Even though the Fourier transform is slow, it is still the fastest way to convolve an image with a large filter kernel. For example, convolving a 512×512 image with a 50×50 PSF is about 20 times faster using the FFT compared with conventional convolution. Chapter 18 discusses how FFT convolution works for one-dimensional signals. The two-dimensional version is a simple extension.
We will demonstrate FFT convolution with an example, an algorithm to locate a predetermined pattern in an image. Suppose we build a system for inspecting one-dollar bills, such as might be used for printing quality control, counterfeiting detection, or payment verification in a vending machine. As shown in Fig. 24-11, a 100×100 pixel image is acquired of the bill, centered on the portrait of George Washington. The goal is to search this image for a known pattern, in this example, the 29×29 pixel image of the face. The problem is this: given an acquired image and a known pattern, what is the most effective way to locate where (or if) the pattern appears in the image? If you paid attention in Chapter 6, you know that the solution to this problem is correlation (a matched filter) and that it can be implemented by using convolution.
Before performing the actual convolution, there are two modifications that need to be made to turn the target image into a PSF. These are illustrated in Fig. 24-12. Figure (a) shows the target signal, the pattern we are trying to detect. In (b), the image has been rotated by 180°, the same as being flipped left-for-right and then flipped top-for-bottom. As discussed in Chapter 7, when performing correlation by using convolution, the target signal needs to be reversed to counteract the reversal that occurs during convolution. We will return to this issue shortly.
The second modification is a trick for improving the effectiveness of the algorithm. Rather than trying to detect the face in the original image, it is more effective to detect the edges of the face in the edges of the original image. This is because the edges are sharper than the original features, making the correlation have a sharper peak. This step isn't required, but it makes the results significantly better. In the simplest form, a 3×3 edge detection filter is applied to both the original image and the target signal
before the correlation is performed. From the associative property of convolution, this is the same as applying the edge detection filter to the target signal twice, and leaving the original image alone. In actual practice, applying the edge detection 3×3 kernel only once is generally sufficient. This is how (b) is changed into (c) in Fig. 24-12. This makes (c) the PSF to be used in the convolution
Figure 24-13 illustrates the details of FFT convolution. In this example, we will convolve image (a) with image (b) to produce image (c).

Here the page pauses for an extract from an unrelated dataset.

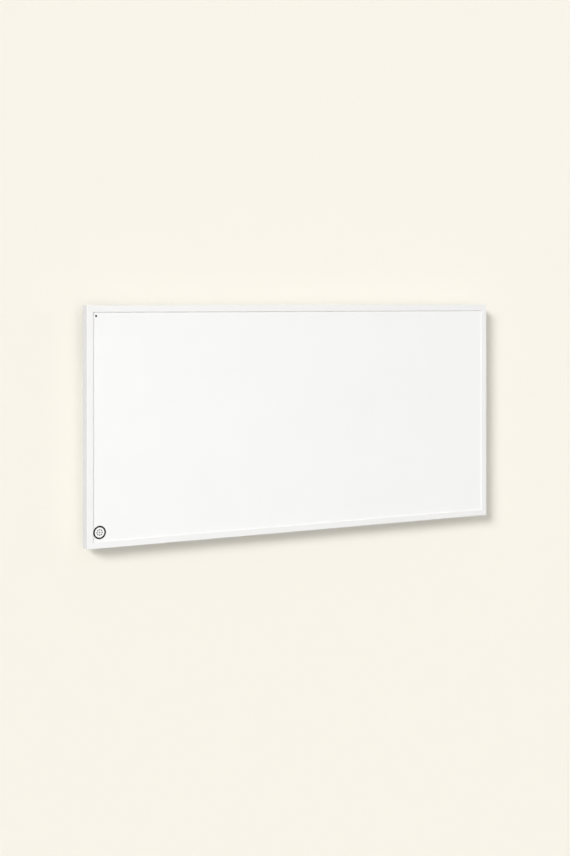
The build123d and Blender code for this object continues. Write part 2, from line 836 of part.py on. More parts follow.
screw_room = 2 * standoff_inset + sheet_clearance
relay_x = board_right - screw_room - relay_size[0] / 2
power_module_width = relay_x - relay_size[0] / 2 - module_gap - board_left
power_module_size = (power_module_width, power_module_height, power_module_depth)
components = (
    ("relay", relay_size, (relay_x, standoff_z)),
    ("power_module", power_module_size, (board_left + power_module_width / 2, standoff_z)),
    (
        "radio_module",
        radio_module_size,
        (board_x + board_edge_to_led, board_top - radio_module_size[1] / 2),
    ),
)
for component_name, (size_x, size_z, size_y), (x, z) in components:
    with BuildPart() as component:
        with BuildSketch(room_side(board_back_y + size_y)):
            with Locations((x, z)):
                Rectangle(size_x, size_z)
        extrude(amount=size_y)
        chamfer(component.faces().sort_by(Axis.Y)[-1].edges(), hole_clearance * 4)
    save(component, component_name)

# ---- Terminal block ----

pole_places = [(terminal_x + i * terminal_pitch, terminal_z) for i in (-1, 0, 1)]
terminal_back_y = floor_back_y + terminal_size[2]
screw_well = terminal_size[2] / 2 - terminal_wire_radius
with BuildPart() as terminal_block:
    with BuildSketch(room_side(terminal_back_y)):
        with Locations((terminal_x, terminal_z)):
            Rectangle(terminal_size[0], terminal_size[1])
    extrude(amount=terminal_size[2])
    with Locations(*[towards_wall(x, terminal_back_y, z) for x, z in pole_places]):
        Hole(terminal_screw_radius, depth=screw_well)
    with BuildSketch(Plane.XY.offset(terminal_z - terminal_size[1] / 2)):
        with Locations(*[(x, terminal_back_y - terminal_size[2] / 2) for x, z in pole_places]):
            Circle(terminal_wire_radius)
    extrude(amount=terminal_size[1], mode=Mode.SUBTRACT)
save(terminal_block, "terminal_block")

with BuildPart() as terminal_screws:
    with BuildSketch(room_side(terminal_back_y - hole_clearance * 4)):
        with Locations(*pole_places):
            Circle(terminal_screw_radius - hole_clearance)
            Rectangle(2 * terminal_screw_radius, recess_width, mode=Mode.SUBTRACT)
    extrude(amount=recess_width)
    with BuildSketch(room_side(terminal_back_y - hole_clearance * 4 - recess_width)):
        with Locations(*pole_places):
            Circle(terminal_screw_radius - hole_clearance)
    extrude(amount=screw_well - recess_width - hole_clearance * 4)
save(terminal_screws, "terminal_screws")

# ---- Cable entry in the bottom of the box ----


def gland_axis(z):
    """The place on the gland's axis at height z."""
    return Location((box_x, box_middle_y, z))


cable_bore = cable_radius + cable_play
passage_radius = cable_bore + hole_clearance * 2
flange_bottom = box_bottom - gland_flange_height
spigot_bottom = flange_bottom - gland_spigot
gland_top = box_bottom + box_wall + locknut_height + hole_clearance * 10
with BuildPart() as gland_body:
    with BuildSketch(Plane.XY.offset(flange_bottom)):
        with Locations((box_x, box_middle_y)):
            RegularPolygon(gland_across_flats / 2, 6, major_radius=False)
    extrude(amount=gland_flange_height)
    chamfer(gland_body.faces().sort_by(Axis.Z)[0].edges(), hole_clearance * 4)
    with BuildSketch(Plane.XY.offset(spigot_bottom)):
        with Locations((box_x, box_middle_y)):
            Circle(gland_thread_radius)
    extrude(amount=gland_top - spigot_bottom)
    with Locations(gland_axis(flange_bottom)):
        Hole(gland_pocket_radius, depth=gland_spigot)
    with Locations(gland_axis(gland_top)):
        Hole(passage_radius, depth=gland_top - flange_bottom)
save(gland_body, "gland_body")

with BuildPart() as gland_locknut:
    with BuildSketch(Plane.XY.offset(box_bottom + box_wall)):
        with Locations((box_x, box_middle_y)):
            RegularPolygon(gland_across_flats / 2, 6, major_radius=False)
            Circle(gland_thread_radius + hole_clearance, mode=Mode.SUBTRACT)
    extrude(amount=locknut_height)
save(gland_locknut, "gland_locknut")

with BuildPart() as gland_seal:
    with BuildSketch(Plane.XY.offset(spigot_bottom)):
        with Locations((box_x, box_middle_y)):
            Circle(gland_pocket_radius - hole_clearance)
            Circle(cable_bore, mode=Mode.SUBTRACT)
    extrude(amount=gland_spigot)
save(gland_seal, "gland_seal")

cap_top = flange_bottom - hole_clearance
cap_bottom = cap_top - gland_cap_height
with BuildPart() as gland_cap:
    with BuildSketch(Plane.XY.offset(cap_bottom)):
        with Locations((box_x, box_middle_y)):
            RegularPolygon(gland_across_flats / 2, 6, major_radius=False)
    extrude(amount=gland_cap_height)
    chamfer(gland_cap.faces().sort_by(Axis.Z)[0].edges(), gland_cap_end / 2)
    with Locations(gland_axis(cap_top)):
        Hole(gland_thread_radius + hole_clearance, depth=gland_cap_height - gland_cap_end)
        Hole(passage_radius, depth=gland_cap_height)
save(gland_cap, "gland_cap")

# ---- Power switch in the left side of the box ----

switch_face = Plane(
    origin=(box_left, box_middle_y, switch_z), x_dir=(0, 0, 1), z_dir=(-1, 0, 0)
)
rocker_width = switch_width - 2 * switch_wall - 2 * rocker_side_play
pivot_x = box_left - bezel_thickness + pivot_depth
with BuildPart() as switch_housing:
    with BuildSketch(switch_face):
        Rectangle(bezel_length, bezel_width)
    extrude(amount=bezel_thickness)
    chamfer(switch_housing.faces().sort_by(Axis.X)[0].edges(), bezel_thickness / 3)
    with BuildSketch(switch_face):
        Rectangle(switch_length, switch_width)
    extrude(amount=-switch_depth)
    with BuildSketch(switch_face.offset(bezel_thickness)):
        Rectangle(switch_length - 2 * switch_wall, switch_width - 2 * switch_wall)
    extrude(amount=switch_floor - switch_depth - bezel_thickness, mode=Mode.SUBTRACT)
    with BuildSketch(Plane.XZ.offset(-box_middle_y)):
        with Locations((pivot_x, switch_z)):
            Circle(pivot_radius + pivot_play)
    extrude(amount=switch_width / 2, both=True, mode=Mode.SUBTRACT)
save(switch_housing, "switch_housing")

# The rocker is drawn level on its pivot and then tipped, with its lower end pressed in.
# Its own X runs along the rocker, upwards, and its own Y out of the box.
rocker_plane = Plane(
    origin=(pivot_x, box_middle_y, switch_z),
    x_dir=Vector(0, 0, 1).rotate(Axis.Y, -rocker_tilt),
    z_dir=(0, -1, 0),
)
rocker_half = rocker_length / 2
crown_y = pivot_depth + rocker_crown
with BuildPart() as switch_rocker:
    with BuildSketch(rocker_plane) as section:
        with BuildLine():
            Polyline(
                (0, crown_y),
                (rocker_half, crown_y + rocker_crown),
                (rocker_half, crown_y - 3 * rocker_crown),
                (2 * pivot_radius, -2 * pivot_radius),
                (-2 * pivot_radius, -2 * pivot_radius),
                (-rocker_half, crown_y - 3 * rocker_crown),
                (-rocker_half, crown_y + rocker_crown),
                close=True,
            )
        make_face()
        fillet(section.vertices().group_by(Axis.Y)[-1], rocker_crown / 2)
    extrude(amount=rocker_width / 2, both=True)
    with BuildSketch(rocker_plane):
        Circle(pivot_radius)
    extrude(amount=rocker_width / 2 + rocker_side_play + pivot_pin, both=True)
save(switch_rocker, "switch_rocker")

blade_z = [switch_z - blade_pitch / 2, switch_z + blade_pitch / 2]
with BuildPart() as switch_blades:
    with BuildSketch(Plane.YZ.offset(box_left + switch_depth)):
        with Locations(*[(box_middle_y, z) for z in blade_z]):
            Rectangle(blade_width, blade_thickness)
    extrude(amount=blade_length)
save(switch_blades, "switch_blades")

# ---- Wiring inside the box ----

wire_y = board_back_y + lead_radius
terminal_wire_y = terminal_back_y - terminal_size[2] / 2
supply_z = terminal_z + terminal_size[1] / 2
with BuildPart() as supply_leads:
    with BuildSketch(Plane.XY.offset(supply_z)):
        with Locations(*[(x, wire_y) for x, z in pole_places[:2]]):
            Circle(lead_radius)
    extrude(amount=board_bottom + lead_bend - supply_z)
save(supply_leads, "supply_leads")

blade_end_x = box_left + switch_depth + blade_length
with BuildPart() as switch_leads:
    for z in blade_z:
        turn_x = blade_end_x + 2 * lead_radius + (blade_z[1] - z) / 2
        add(
            lead(
                [
                    (blade_end_x, box_middle_y, z),
                    (turn_x, box_middle_y, z),
                    (turn_x, box_middle_y, board_bottom + lead_bend),
                ],
                bend=tight_bend,
            )
        )
save(switch_leads, "switch_leads")

with BuildPart() as earth_stud:
    with BuildSketch(Plane.XZ.offset(-rear_face_y - stud_length)):
        with Locations((grommet_x, earth_z)):
            Circle(stud_radius)
    extrude(amount=stud_length)
    chamfer(earth_stud.faces().sort_by(Axis.Y)[-1].edges(), stud_radius / 5)
save(earth_stud, "earth_stud")

lug_back_y = floor_back_y + lug_thickness
crimp_z = earth_z + lug_radius + lead_radius
earth_run_z = (supply_z + board_bottom) / 2
with BuildPart() as earth_lead:
    with BuildSketch(room_side(lug_back_y)):
        with Locations((grommet_x, earth_z)):
            Circle(lug_radius)
        with Locations((grommet_x, (earth_z + crimp_z + lead_bend) / 2)):
            Rectangle(2 * lead_radius, crimp_z + lead_bend - earth_z)
        with Locations((grommet_x, earth_z)):
            Circle(stud_radius + hole_clearance, mode=Mode.SUBTRACT)
    extrude(amount=lug_thickness)
    add(
        lead(
            [
                (grommet_x, floor_back_y + lead_radius, crimp_z),
                (grommet_x, floor_back_y + lead_radius, earth_run_z),
                (grommet_x, terminal_wire_y, earth_run_z),
                (pole_places[2][0], terminal_wire_y, earth_run_z),
                (pole_places[2][0], terminal_wire_y, supply_z),
            ],
            bend=tight_bend,
        )
    )
save(earth_lead, "earth_lead")

with BuildPart() as earth_nut:
    with BuildSketch(room_side(lug_back_y + earth_nut_height)):
        with Locations((grommet_x, earth_z)):
            RegularPolygon(earth_nut_flats / 2, 6, major_radius=False)
            Circle(stud_radius + hole_clearance, mode=Mode.SUBTRACT)
    extrude(amount=earth_nut_height)
save(earth_nut, "earth_nut")

# ---- Leads to the element, and the thermal cutout in the live one ----

with BuildPart() as lead_grommet:
    with BuildSketch(room_side(floor_back_y + grommet_lip)):
        with Locations((grommet_x, grommet_z)):
            Circle(grommet_radius + grommet_lip)
    extrude(amount=grommet_lip)
    with BuildSketch(room_side(floor_back_y)):
        with Locations((grommet_x, grommet_z)):
            Circle(grommet_radius)
    extrude(amount=box_wall + rear_plate_thickness)
    with BuildSketch(room_side(rear_plate_front_y)):
        with Locations((grommet_x, grommet_z)):
            Circle(grommet_radius + grommet_lip)
    extrude(amount=grommet_lip)
    with Locations(towards_wall(grommet_x, floor_back_y + grommet_lip, grommet_z)):
        Hole(grommet_bore)
save(lead_grommet, "lead_grommet")

cutout_blade_y = insulation_front_y + cutout_height - blade_thickness
with BuildPart() as thermal_cutout:
    with BuildSketch(room_side(insulation_front_y + cutout_height)):
        with Locations((live_lead_x, cutout_rise)):
            Circle(cutout_radius)
    extrude(amount=cutout_height)
    with BuildSketch(room_side(cutout_blade_y + blade_thickness)):
        with Locations((live_lead_x, cutout_rise)):
            Rectangle(blade_width, 2 * (cutout_radius + cutout_blade))
    extrude(amount=blade_thickness)
save(thermal_cutout, "thermal_cutout")

lead_end_y = cutout_blade_y + blade_thickness + lead_radius
live_top = grommet_z + lead_pair
cutout_top = cutout_rise + cutout_radius + cutout_blade / 2
with BuildPart() as live_lead:
    add(
        lead(
            [
                (board_right, wire_y, live_top),
                (live_lead_x, wire_y, live_top),
                (live_lead_x, lead_end_y, live_top),
                (live_lead_x, lead_end_y, cutout_top),
            ]
        )
    )
save(live_lead, "live_lead")

cutout_bottom = cutout_rise - cutout_radius - cutout_blade / 2
with BuildPart() as cutout_lead:
    add(
        lead(
            [
                (live_lead_x, lead_end_y, cutout_bottom),
                (live_lead_x, lead_end_y, tab_height),
                (-busbar_x, lead_end_y, tab_height),
                (-busbar_x, strip_back_y, tab_height),
            ]
        )
    )
save(cutout_lead, "cutout_lead")

neutral_top = grommet_z - lead_pair
neutral_y = lead_end_y + 3 * lead_radius
with BuildPart() as neutral_lead:
    add(
        lead(
            [
                (board_right, wire_y, neutral_top),
                (neutral_lead_x, wire_y, neutral_top),
                (neutral_lead_x, neutral_y, neutral_top),
                (neutral_lead_x, neutral_y, -tab_height),
                (-busbar_x, neutral_y, -tab_height),
                (-busbar_x, strip_back_y, -tab_height),
            ]
        )
    )
save(neutral_lead, "neutral_lead")
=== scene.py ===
"""A white infrared panel heater on its two wall brackets, dressed for a soft studio view.

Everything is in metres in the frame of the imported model: X runs to the right as seen from the
room, Z is up, the wall is the plane Y = 0 and the room lies on the -Y side. Patterns of the
finishes are worked out in millimetres from Object coordinates.
"""

import logging
import math
from dataclasses import dataclass
from enum import Enum
from typing import Any, ClassVar

import bpy
import numpy as np
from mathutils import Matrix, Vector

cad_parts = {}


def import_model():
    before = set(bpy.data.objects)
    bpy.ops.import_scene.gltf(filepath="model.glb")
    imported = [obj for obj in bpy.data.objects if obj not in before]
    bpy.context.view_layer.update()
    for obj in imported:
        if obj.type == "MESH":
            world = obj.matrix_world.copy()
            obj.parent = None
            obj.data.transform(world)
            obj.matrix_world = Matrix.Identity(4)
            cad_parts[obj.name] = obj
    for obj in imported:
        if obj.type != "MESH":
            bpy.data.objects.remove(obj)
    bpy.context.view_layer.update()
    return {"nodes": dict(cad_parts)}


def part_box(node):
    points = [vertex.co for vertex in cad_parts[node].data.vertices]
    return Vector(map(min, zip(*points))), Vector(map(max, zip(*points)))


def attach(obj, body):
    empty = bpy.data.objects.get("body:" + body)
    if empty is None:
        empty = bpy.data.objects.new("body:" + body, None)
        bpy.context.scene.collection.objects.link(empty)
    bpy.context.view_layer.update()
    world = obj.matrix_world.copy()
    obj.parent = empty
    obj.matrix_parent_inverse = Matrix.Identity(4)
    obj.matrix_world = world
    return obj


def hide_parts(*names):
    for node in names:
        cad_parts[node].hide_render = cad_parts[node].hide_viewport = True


LOG = logging.getLogger("panel_heater")
MM = 0.001
TURN = 2 * math.pi
WAVE_PERIOD = TURN / 20  # from band to band of a wave texture whose scale is one
FROST_SHARE = 0.35  # of fine frost in the tone of a zinc crystal, over its own grey
STAIN_SHARE = 0.5  # of slow stains in the gloss of rolled metal, over its fine lines
PIT_SHARE = 0.4  # of fine pits in the tone of a moulding, over its slow clouds

Faces = list[tuple[int, ...]]
Pattern = tuple[Any, Any, Any]


# ---- Small tools ----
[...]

The fact that these images have been chosen and preprocessed to implement correlation is irrelevant; this is a flow diagram of convolution. The first step is to pad both signals being convolved with enough zeros to make them a power of two in size, and big enough to hold the final image. That is, when images of 100×100 and 29×29 pixels are convolved, the resulting image will be 128×128 pixels. Therefore, enough zeros must be added to (a) and (b) to make them each 128×128 pixels in size. If this isn't done, circular
convolution takes place and the final image will be distorted. If you are having trouble understanding these concepts, go back and review Chapter 18, where the one-dimensional case is discussed in more detail.
The FFT algorithm is used to transform (a) and (b) into the frequency domain. This results in four 128×128 arrays, the real and imaginary parts of the two images being convolved. Multiplying the real and imaginary parts of (a) with the real and imaginary parts of (b), generates the real and imaginary parts of (c). (If you need to be reminded how this is done, see Eq. 9-1). Taking the Inverse FFT completes the algorithm by producing the final convolved image.
The value of each pixel in a correlation image is a measure of how well the target image matches the searched image at that point. In this particular example, the correlation image in (c) is composed of noise plus a single bright peak, indicating a good match to the target signal. Simply locating the brightest pixel in this image would specify the detected coordinates of the face. If we had not used the edge detection modification on the target signal, the peak would still be present, but much less distinct.
While correlation is a powerful tool in image processing, it suffers from a significant limitation: the target image must be exactly the same size and rotational orientation as the corresponding area in the searched image. Noise and other variations in the amplitude of each pixel are relatively unimportant, but an exact spatial match is critical. For example, this makes the method almost useless for finding enemy tanks in military reconnaissance photos, tumors in medical images, and handguns in airport baggage scans. One approach is to correlate the image multiple times with a variety of shapes and rotations of the target image. This works in principle, but the execution time will make you loose interest in a hurry.